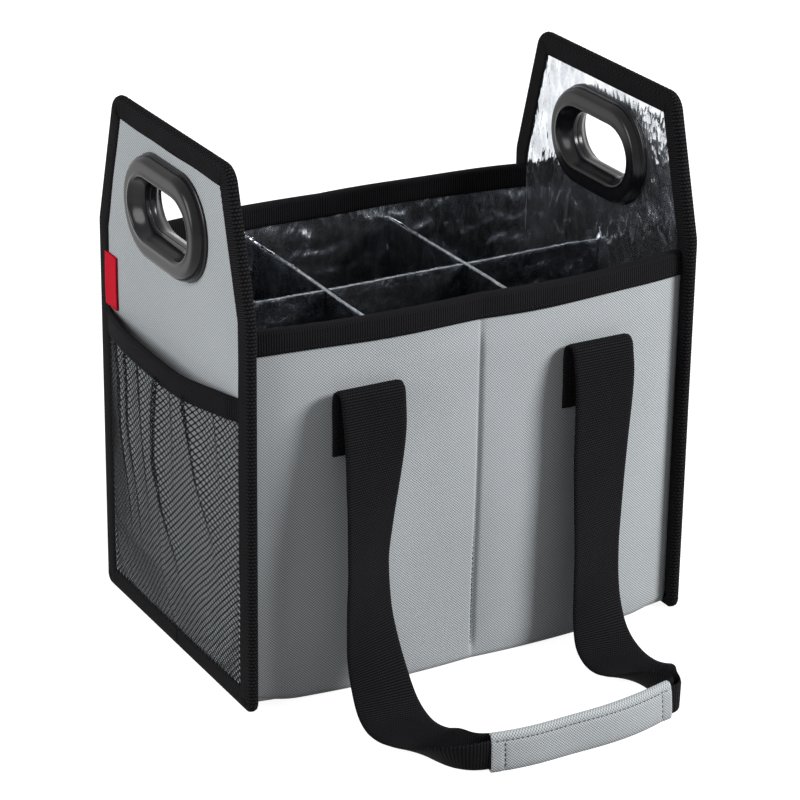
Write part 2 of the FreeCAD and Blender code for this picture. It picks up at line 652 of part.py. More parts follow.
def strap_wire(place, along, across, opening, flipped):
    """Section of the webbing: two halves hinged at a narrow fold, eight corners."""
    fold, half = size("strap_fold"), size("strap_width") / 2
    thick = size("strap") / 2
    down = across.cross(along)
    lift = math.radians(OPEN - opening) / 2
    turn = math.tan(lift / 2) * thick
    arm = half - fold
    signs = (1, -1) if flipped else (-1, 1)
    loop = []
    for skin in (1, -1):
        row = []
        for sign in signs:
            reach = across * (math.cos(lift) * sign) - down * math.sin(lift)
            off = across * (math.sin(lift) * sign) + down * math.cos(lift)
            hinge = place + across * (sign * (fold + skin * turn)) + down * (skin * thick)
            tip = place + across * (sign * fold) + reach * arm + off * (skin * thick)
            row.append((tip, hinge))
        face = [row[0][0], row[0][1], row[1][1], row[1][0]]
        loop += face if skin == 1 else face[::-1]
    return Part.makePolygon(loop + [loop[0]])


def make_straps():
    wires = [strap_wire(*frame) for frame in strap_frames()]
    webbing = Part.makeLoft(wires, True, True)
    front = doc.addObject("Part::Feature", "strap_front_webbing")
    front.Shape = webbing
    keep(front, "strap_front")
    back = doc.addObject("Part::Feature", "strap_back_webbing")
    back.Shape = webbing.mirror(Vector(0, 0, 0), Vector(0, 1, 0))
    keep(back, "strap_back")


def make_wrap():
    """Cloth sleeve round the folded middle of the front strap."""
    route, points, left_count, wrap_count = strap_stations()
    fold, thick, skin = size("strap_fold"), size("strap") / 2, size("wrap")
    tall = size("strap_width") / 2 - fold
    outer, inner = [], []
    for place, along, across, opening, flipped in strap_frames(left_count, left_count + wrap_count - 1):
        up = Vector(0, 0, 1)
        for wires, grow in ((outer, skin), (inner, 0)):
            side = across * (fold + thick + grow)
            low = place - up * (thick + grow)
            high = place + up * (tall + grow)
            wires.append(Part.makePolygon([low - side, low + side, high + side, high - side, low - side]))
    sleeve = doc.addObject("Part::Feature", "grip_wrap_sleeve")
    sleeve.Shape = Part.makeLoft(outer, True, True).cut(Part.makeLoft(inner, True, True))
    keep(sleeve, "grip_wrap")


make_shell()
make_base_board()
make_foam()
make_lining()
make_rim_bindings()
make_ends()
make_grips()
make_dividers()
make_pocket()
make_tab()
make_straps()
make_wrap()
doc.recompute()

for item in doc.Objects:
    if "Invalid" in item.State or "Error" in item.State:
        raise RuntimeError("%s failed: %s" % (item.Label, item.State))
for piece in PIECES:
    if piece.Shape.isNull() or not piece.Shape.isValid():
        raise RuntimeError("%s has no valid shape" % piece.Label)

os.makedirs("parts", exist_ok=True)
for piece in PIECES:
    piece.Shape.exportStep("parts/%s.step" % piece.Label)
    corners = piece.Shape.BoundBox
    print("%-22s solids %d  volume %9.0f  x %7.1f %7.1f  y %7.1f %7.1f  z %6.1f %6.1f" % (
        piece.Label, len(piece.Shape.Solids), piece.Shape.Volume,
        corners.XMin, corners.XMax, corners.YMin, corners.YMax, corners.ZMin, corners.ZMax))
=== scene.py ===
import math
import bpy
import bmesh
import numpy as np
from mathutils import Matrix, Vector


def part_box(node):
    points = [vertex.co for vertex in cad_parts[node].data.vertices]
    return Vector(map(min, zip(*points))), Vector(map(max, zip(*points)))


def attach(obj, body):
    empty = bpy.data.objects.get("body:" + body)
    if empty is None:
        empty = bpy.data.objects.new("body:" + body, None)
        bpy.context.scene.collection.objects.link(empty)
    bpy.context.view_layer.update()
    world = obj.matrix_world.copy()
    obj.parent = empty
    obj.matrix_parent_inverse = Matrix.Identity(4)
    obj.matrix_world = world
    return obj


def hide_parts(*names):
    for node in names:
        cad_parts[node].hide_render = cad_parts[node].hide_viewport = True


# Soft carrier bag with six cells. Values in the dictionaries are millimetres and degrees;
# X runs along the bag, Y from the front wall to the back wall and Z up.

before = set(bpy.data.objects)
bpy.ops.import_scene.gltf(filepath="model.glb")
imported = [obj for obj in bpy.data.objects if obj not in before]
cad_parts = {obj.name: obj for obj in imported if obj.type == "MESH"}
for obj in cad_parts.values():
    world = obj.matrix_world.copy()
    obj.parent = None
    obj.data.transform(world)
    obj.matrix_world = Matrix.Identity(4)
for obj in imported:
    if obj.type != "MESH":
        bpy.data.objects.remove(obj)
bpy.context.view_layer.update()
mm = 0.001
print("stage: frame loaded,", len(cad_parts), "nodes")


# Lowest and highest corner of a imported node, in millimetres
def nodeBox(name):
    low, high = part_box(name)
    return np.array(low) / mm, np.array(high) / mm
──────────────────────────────
* **Stated exercise**
Everything from the line with "bpy.context.scene.collection.objects.link(empty)" through the line with "cad_parts[node].hide_render = cad_parts[node].hide_viewport" is to be output exactly; leave out all other lines.

* **Result for this exercise**
        bpy.context.scene.collection.objects.link(empty)
    bpy.context.view_layer.update()
    world = obj.matrix_world.copy()
    obj.parent = empty
    obj.matrix_parent_inverse = Matrix.Identity(4)
    obj.matrix_world = world
    return obj


def hide_parts(*names):
    for node in names:
        cad_parts[node].hide_render = cad_parts[node].hide_viewport = True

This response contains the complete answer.